■ Stated task: From the listing below, copy only the lines from the line that contains "in imported if" to the line that contains "CORNER_STEPS = 8", counting those two lines as part of the copy.

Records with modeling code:

*-*-*

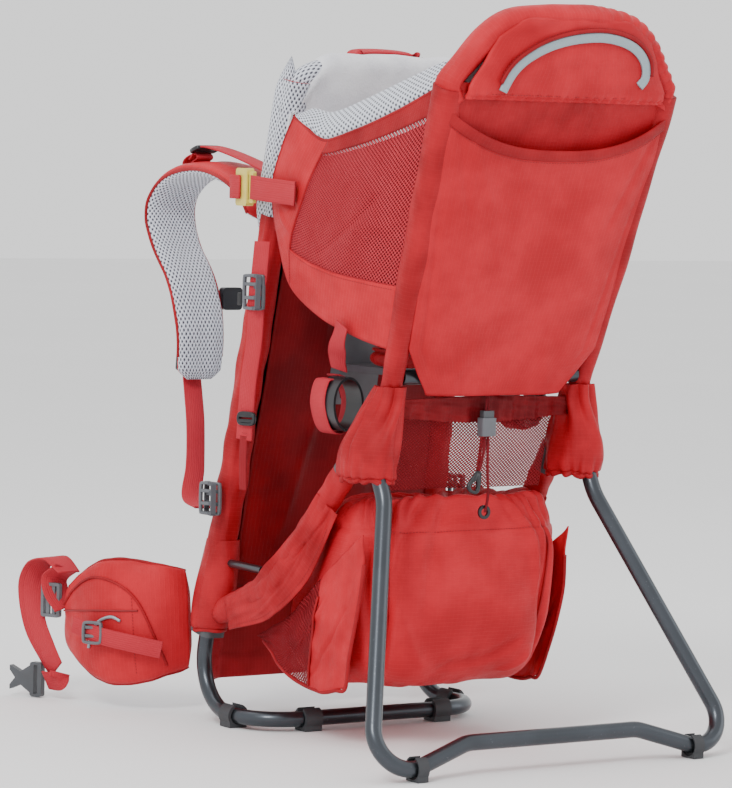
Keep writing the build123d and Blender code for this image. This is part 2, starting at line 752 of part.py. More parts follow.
STIRRUP_X, STIRRUP_Y, STIRRUP_Z = 112.0, -112.0, 340.0
stirrup_webs = []
for name, side in SIDES.items():
    with BuildPart() as stirrup:
        with BuildSketch(Plane.XZ.offset(-STIRRUP_Y - 14)):
            with Locations((side * STIRRUP_X, STIRRUP_Z)):
                Ellipse(18, 27)
                Ellipse(15.5, 24.5, mode=Mode.SUBTRACT)
        extrude(amount=28)
    keep(f"stirrup_{name}", stirrup)
    stirrup_webs.append(
        strip(
            [
                ((side * 138, -150, 418), (0, 1, -0.2)),
                ((side * 134, -138, 400), (0, 1, -0.3)),
                ((side * 124, -122, 385), (0, 1, -0.3)),
                ((side * 116, -114, 373), (0, 1, 0)),
            ],
            20,
        )
    )
keep("stirrup_webbing", join(*stirrup_webs))

# ---- storage bag, pockets, mesh and drawstring ----------------------------------------------
BAG_SECTIONS = [  # z, half width, front y, rear y
    (58, 98, 8, -150),
    (84, 110, 20, -182),
    (150, 116, -12, -192),
    (212, 116, -66, -190),
    (250, 108, -100, -176),
]
with BuildPart() as storage_bag:
    for z, half, front, rear in BAG_SECTIONS:
        with BuildSketch(Plane.XY.offset(z)):
            with Locations((0, (front + rear) / 2)):
                RectangleRounded(2 * half, front - rear, 26)
    loft(ruled=True)
keep("storage_bag", storage_bag)

SIDE_POCKET_X = 127.0
pocket_outline = [  # y, z
    (0, 96),
    (-40, 66),
    (-96, 52),
    (-140, 60),
    (-170, 150),
    (-176, 216),
    (-112, 172),
    (-50, 124),
]
side_pockets = []
for side in SIDES.values():
    with BuildPart() as side_pocket:
        with BuildSketch(Plane.YZ.offset(side * SIDE_POCKET_X)):
            with BuildLine():
                Polyline(*pocket_outline, close=True)
            make_face()
        extrude(amount=3, both=True)
    side_pockets.append(side_pocket)
keep("side_pockets", join(*side_pockets))

MESH_X = 86.0
with BuildPart() as seat_mesh:
    with BuildSketch(Plane((0, -166, 262), x_dir=(1, 0, 0), z_dir=(0, -1, -0.24))):
        with Locations((0, 44)):
            Rectangle(2 * MESH_X, 84)
    extrude(amount=3)
keep("rear_mesh_panel", seat_mesh)

GROMMET = Vector(4, -196, 236)
with BuildPart() as grommet:
    with BuildSketch(Plane(GROMMET, x_dir=(1, 0, 0), z_dir=(0, -1, 0))):
        Circle(7)
        Circle(3.8, mode=Mode.SUBTRACT)
    extrude(amount=2.5)
keep("drawstring_grommet", grommet)

CORD_R = 1.4
CORD_Y = -204.0
CORD_X = 1.7
CORD_TOP = 354.0
LOCK_Z = 324.0
LIMP = 0.45  # share of the shorter run that an arc takes up
cord_route = [
    (4, -198.5, 236),
    (5, -203.5, 251),
    (CORD_X, CORD_Y, 277),
    (CORD_X, CORD_Y - 0.2, CORD_TOP),
    (-CORD_X, CORD_Y - 0.2, CORD_TOP),
    (-CORD_X, CORD_Y, 306),
    (-6, CORD_Y - 3, 290),
    (-11, CORD_Y - 4, 278),
]


def arc_radii(route):
    """One radius for each corner of a cord: as large as its two runs allow."""
    points = [Vector(*p) for p in route]
    radii = []
    for before, corner, after in zip(points, points[1:], points[2:]):
        turn = radians((corner - before).get_angle(after - corner))
        shorter = min((corner - before).length, (after - corner).length)
        radii.append(LIMP * shorter / tan(turn / 2))
    return radii


cord_radii = arc_radii(cord_route)
print("cord radii", [round(r, 1) for r in cord_radii])
keep("drawstring_cord", bent_tube(cord_route, cord_radii, CORD_R, 0))

SLOT = (9.0, 5.0)
BUTTON = (13.0, 8.0)
with BuildPart() as cord_lock:
    with BuildSketch(Plane.XY.offset(LOCK_Z - 12)):
        with Locations((0, CORD_Y)):
            RectangleRounded(17, 12, 3)
            Rectangle(*SLOT, mode=Mode.SUBTRACT)
    extrude(amount=18)
    with BuildSketch(Plane.XY.offset(LOCK_Z - 3)):
        with Locations((0, CORD_Y)):
            RectangleRounded(BUTTON[0] + 0.6, BUTTON[1] + 0.6, 1.6)
    extrude(amount=20, mode=Mode.SUBTRACT)
keep("cord_lock_body", cord_lock)
with BuildPart() as cord_lock_button:
    with BuildSketch(Plane.XY.offset(LOCK_Z + 1)):
        with Locations((0, CORD_Y)):
            RectangleRounded(*BUTTON, 1.4)
            Rectangle(*SLOT, mode=Mode.SUBTRACT)
    extrude(amount=12)
keep("cord_lock_button", cord_lock_button)

with BuildPart() as cord_pull:
    with BuildSketch(Plane((-14.6, CORD_Y - 4, 268.6), x_dir=(0.38, 0, 0.92), z_dir=(0, -1, 0))):
        with BuildLine():
            Polyline((9, 2.4), (9, -2.4), (-9, -8), (-13, 0), (-9, 8), close=True)
        make_face()
        with Locations((-5.5, 0)):
            Circle(3.2, mode=Mode.SUBTRACT)
    extrude(amount=2, both=True)
keep("drawstring_pull", cord_pull)

# Soft gathered cuffs round the hinges, open above and below for the strut and the leg.
CUFF_WALL = 3.0
CUFF_SECTIONS = [  # z, centre x, centre y, half width, half depth
    (272, 126, -170, 32, 58),
    (305, 127, -181, 34, 54),
    (352, 120, -196, 27, 36),
]
pivot_sleeves = []
for side in SIDES.values():
    with BuildPart() as pivot_sleeve:
        for wall, mode in ((0, Mode.ADD), (CUFF_WALL, Mode.SUBTRACT)):
            for z, x, y, half_x, half_y in CUFF_SECTIONS:
                with BuildSketch(Plane.XY.offset(z)):
                    with Locations((side * x, y)):
                        Ellipse(half_x - wall, half_y - wall)
            loft(mode=mode)
    pivot_sleeves.append(pivot_sleeve)
keep("hinge_sleeves", join(*pivot_sleeves))

# Fabric sleeve over each diagonal strut, from the joint block to the hinge bracket.
strut_sleeves = []
SLEEVE_SHORT = 0.14  # share of the strut left bare below the bracket
for side in SIDES.values():
    low = strut_low + (strut_bend - strut_low) * 0.24
    high = strut_bend + (strut_knee - strut_bend) * (clamp_share - SLEEVE_SHORT)
    path = [Vector(side * abs(p.X), p.Y, p.Z) for p in (low, strut_bend, high)]
    strut_sleeves.append(bent_tube(path, [150], SLEEVE_R, TUBE_R + FIT_GAP))
keep("frame_sleeves", join(frame_sleeve, *strut_sleeves))

# ---- side straps and the side entry's buckles -----------------------------------------------
side_webs, side_locks, entry_straps, latches = [], [], [], []
for name, side in SIDES.items():
    side_webs.append(
        strip(
            [
                ((side * 140, -8, 496), (0.35 * side, -1, 0)),
                ((side * 144, -7, 446), (0.35 * side, -1, 0)),
                ((side * 146, -1, 360), (0.35 * side, -1, 0)),
                ((side * 147, 8, 296), (0.35 * side, -1, 0)),
            ],
            20,
            1.6,
        )
    )
    place = Plane((side * 148.5, -7, 446), x_dir=(side * 0.35, -1, 0), z_dir=(side, 0.35, 0.03))
    side_locks.append(ladderlock(place, STRAP_WEB, 36))
    entry_straps.append(
        strip(
            [
                ((side * 150, 0, 551), (0, 0, 1)),
                ((side * 151, -26, 549), (0, 0, 1)),
                ((side * 148.4, -62, 546), (0, 0, 1)),
                ((side * 145.9, -104, 543), (0, 0, 1)),
            ],
            24,
        )
    )
    entry_face = Plane((side * 145, 17, 551), x_dir=(0, 1, 0), z_dir=(side, 0.12, 0))
    with BuildPart() as latch:
        with BuildSketch(entry_face):
            with Locations((-12, 0)):
                RectangleRounded(10, 32, 2)
                Rectangle(4, 24, mode=Mode.SUBTRACT)
            with Locations((-1, 8), (-1, -8)):
                RectangleRounded(16, 5, 2)
        extrude(amount=1.8, both=True)
    latches.append(latch)
    with BuildPart() as housing:
        with BuildSketch(entry_face):
            with Locations((6, 0)):
                RectangleRounded(26, 38, 4)
            with Locations((14, 0)):
                RectangleRounded(4, 24, 1, mode=Mode.SUBTRACT)
        extrude(amount=4.2, both=True)
        with BuildSketch(entry_face):
            with Locations((-1, 0)):
                Rectangle(18, 25)
        extrude(amount=2.4, both=True, mode=Mode.SUBTRACT)
    keep(f"entry_buckle_{name}", housing)
keep("side_webbing", join(*side_webs, *lower_webs))
keep("side_ladderlocks", join(*side_locks, *lower_locks))
keep("entry_straps", join(*entry_straps))
keep("entry_latches", join(*latches))


for name, shape in pieces.items():
    export_step(shape, f"parts/{name}.step")

whole = Compound(list(pieces.values())).bounding_box()
print(len(pieces), "nodes, box", tuple(whole.min), tuple(whole.max))
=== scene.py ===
"""Looks of the framed child carrier: fabric, webbing, mesh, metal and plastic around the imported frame.

Lengths in this script are millimetres until mesh_piece() writes them in metres. -X is the wearer's left.
"""

import math

import bmesh
import bpy
import numpy as np
from mathutils import Matrix, Vector


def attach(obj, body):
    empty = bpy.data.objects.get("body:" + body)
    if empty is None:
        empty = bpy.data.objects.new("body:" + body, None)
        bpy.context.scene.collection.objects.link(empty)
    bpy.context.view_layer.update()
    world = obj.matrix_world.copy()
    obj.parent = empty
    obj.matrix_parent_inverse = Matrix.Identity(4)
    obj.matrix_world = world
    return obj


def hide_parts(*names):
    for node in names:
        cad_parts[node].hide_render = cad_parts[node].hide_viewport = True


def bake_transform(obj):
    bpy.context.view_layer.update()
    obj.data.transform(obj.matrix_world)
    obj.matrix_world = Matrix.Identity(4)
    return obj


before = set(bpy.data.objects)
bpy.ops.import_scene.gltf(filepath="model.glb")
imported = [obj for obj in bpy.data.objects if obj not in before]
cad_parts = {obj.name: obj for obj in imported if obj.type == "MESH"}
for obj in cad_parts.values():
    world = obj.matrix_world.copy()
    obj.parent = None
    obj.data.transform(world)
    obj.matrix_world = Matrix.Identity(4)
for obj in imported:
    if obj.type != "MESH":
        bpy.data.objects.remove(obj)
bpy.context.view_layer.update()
SIDES = {"left": -1, "right": 1}
MM = 0.001
TAU = 2 * math.pi


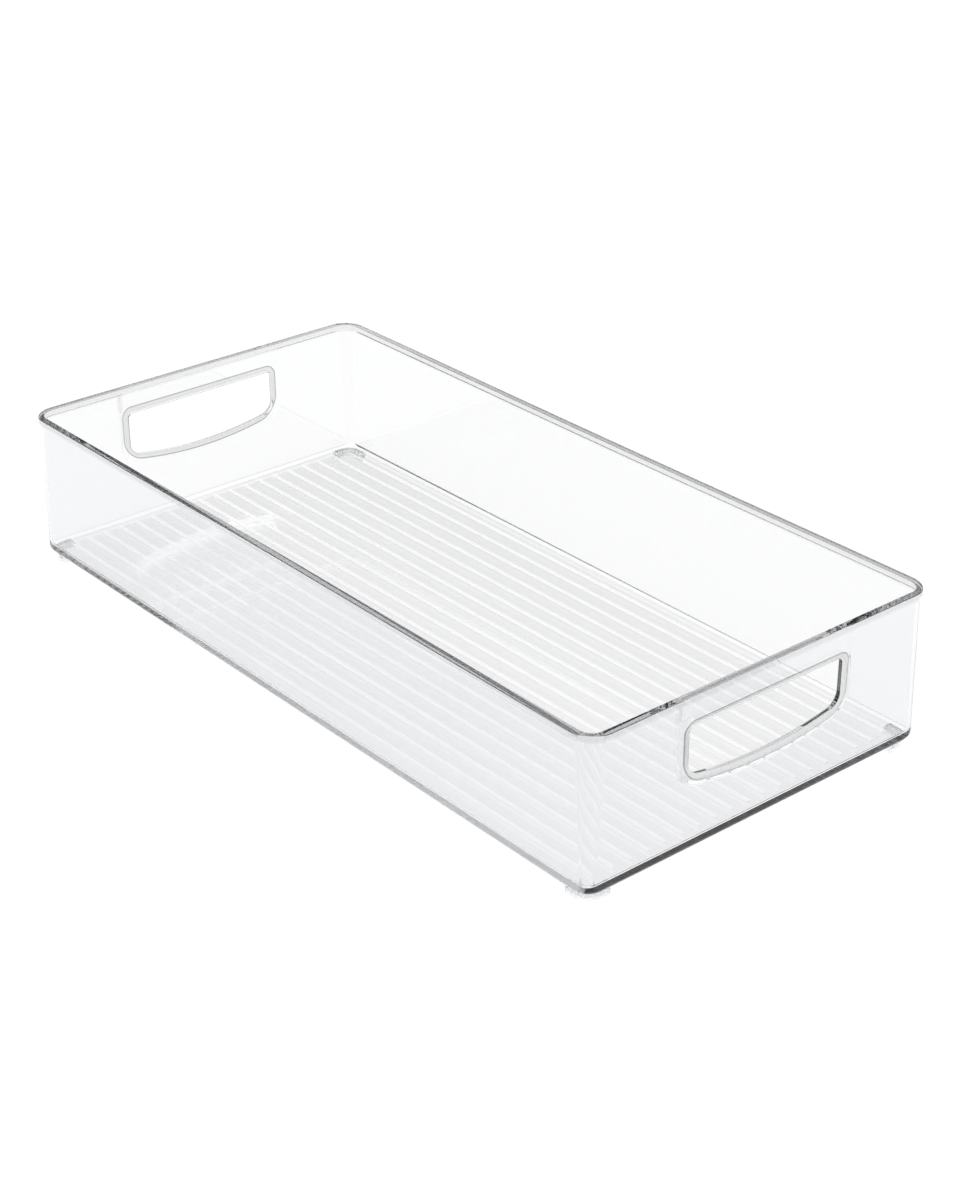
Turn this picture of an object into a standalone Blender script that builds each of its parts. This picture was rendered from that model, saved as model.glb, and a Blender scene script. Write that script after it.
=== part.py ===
"""Clear fridge bin: one moulded open tray with two finger openings and four soft corner feet.

+X runs along the length, +Y across, +Z up. The origin is the middle of the footprint at the
level the feet stand on.
"""
from math import asin, atan2, cos, degrees, pi, radians, sin, sqrt

import bpy

MM = 0.001

# overall size, millimetres
LENGTH = 412.0            # over the rim, end to end
WIDTH = 199.0             # over the rim, side to side
HEIGHT = 78.0             # floor level to the top of the rim
CORNER_RADIUS = 12.3      # rim outline in plan
WALL_CORNER_TOP = 8.7     # outer face of the walls, under the rim and above the fillet
WALL_CORNER_FOOT = 5.0
INNER_CORNER_TOP = 6.7
INNER_CORNER_FOOT = 3.0
CORNER_STEPS = 8

# feet
FOOT_HEIGHT = 3.2
FIT_GAP = 0.3             # clearance left between a foot and the tray
FOOT_CENTRE = 12.0        # centre of the arc, in from both rim lines
FOOT_INNER = 4.4          # radii about that centre
FOOT_OUTER = 8.9
FOOT_CHAMFER = 0.4
FOOT_LEG = 4.0            # straight run past each end of the corner arc
FOOT_STEPS = 8

# tray walls and floor
WALL = 2.0
RIM_OVERHANG = 1.7        # flat rim flange beyond the wall's outer face
RIM_THICK = 3.6
RIM_EDGE = 0.5            # rounding of the flange's outer edge
RIM_INNER_EDGE = 0.4
RIM_STEPS = 3
DRAFT = 0.1               # how far the walls lean in from rim to floor
FLOOR = 3.5
OUTER_FILLET = 2.5        # wall to underside
BASE_CORNER = 10.0        # outer corner radius at the underside, over the feet
BASE_RISE = 4.0           # height over which it tightens to the walls' own
BASE_STEPS = 2
INNER_FILLET = 2.0        # wall to floor, inside
FILLET_STEPS = 4

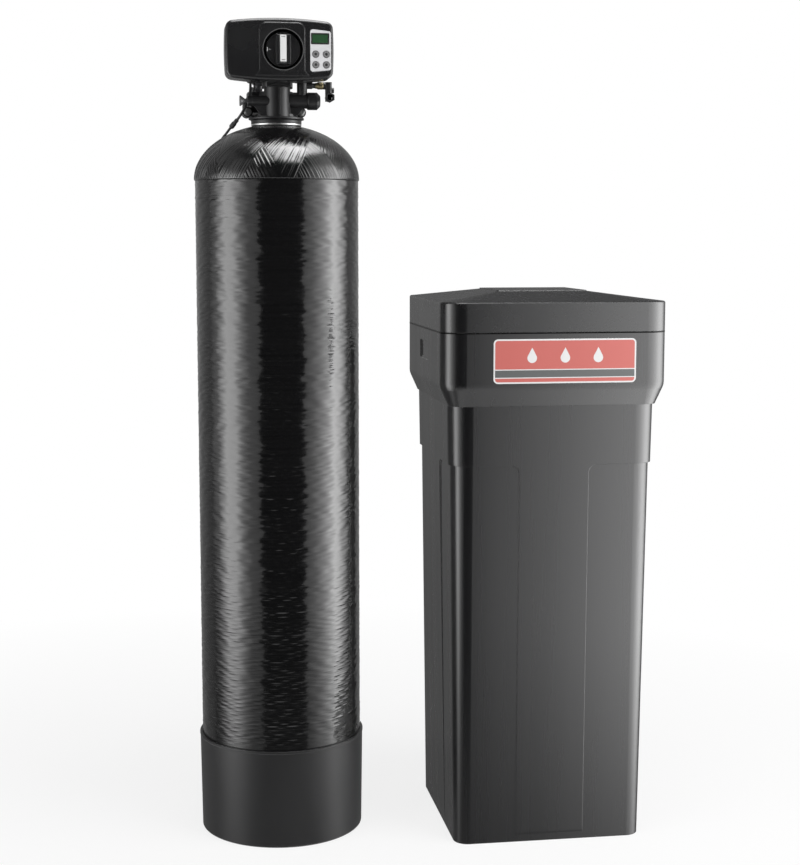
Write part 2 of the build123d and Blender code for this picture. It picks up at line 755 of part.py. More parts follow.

*-*-*

■ Reply:
cad_parts = {obj.name: obj for obj in imported if obj.type == "MESH"}
for obj in cad_parts.values():
    world = obj.matrix_world.copy()
    obj.parent = None
    obj.data.transform(world)
    obj.matrix_world = Matrix.Identity(4)
for obj in imported:
    if obj.type != "MESH":
        bpy.data.objects.remove(obj)
bpy.context.view_layer.update()
SIDES = {"left": -1, "right": 1}
MM = 0.001
TAU = 2 * math.pi


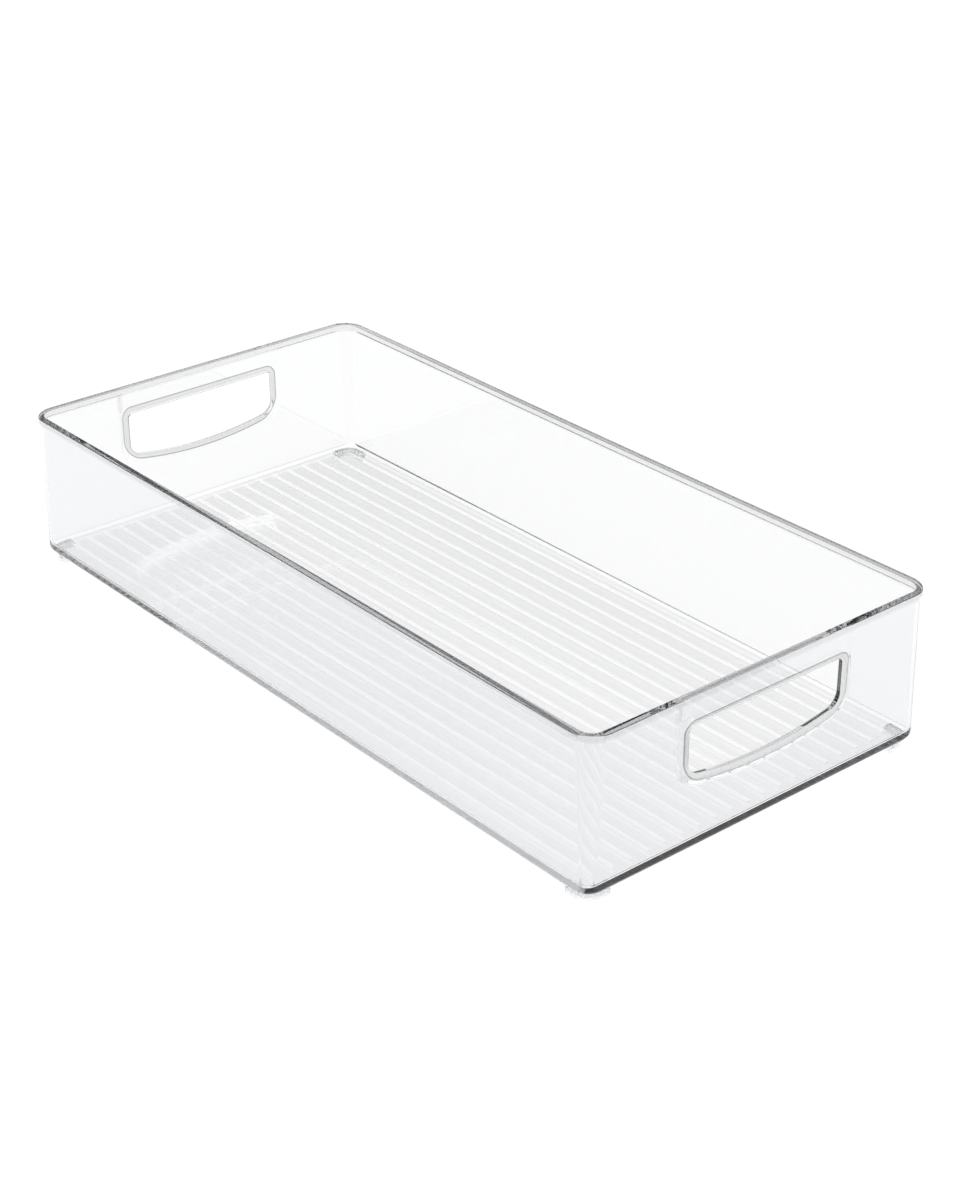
Turn this picture of an object into a standalone Blender script that builds each of its parts. This picture was rendered from that model, saved as model.glb, and a Blender scene script. Write that script after it.
=== part.py ===
"""Clear fridge bin: one moulded open tray with two finger openings and four soft corner feet.

+X runs along the length, +Y across, +Z up. The origin is the middle of the footprint at the
level the feet stand on.
"""
from math import asin, atan2, cos, degrees, pi, radians, sin, sqrt

import bpy

MM = 0.001

# overall size, millimetres
LENGTH = 412.0            # over the rim, end to end
WIDTH = 199.0             # over the rim, side to side
HEIGHT = 78.0             # floor level to the top of the rim
CORNER_RADIUS = 12.3      # rim outline in plan
WALL_CORNER_TOP = 8.7     # outer face of the walls, under the rim and above the fillet
WALL_CORNER_FOOT = 5.0
INNER_CORNER_TOP = 6.7
INNER_CORNER_FOOT = 3.0
CORNER_STEPS = 8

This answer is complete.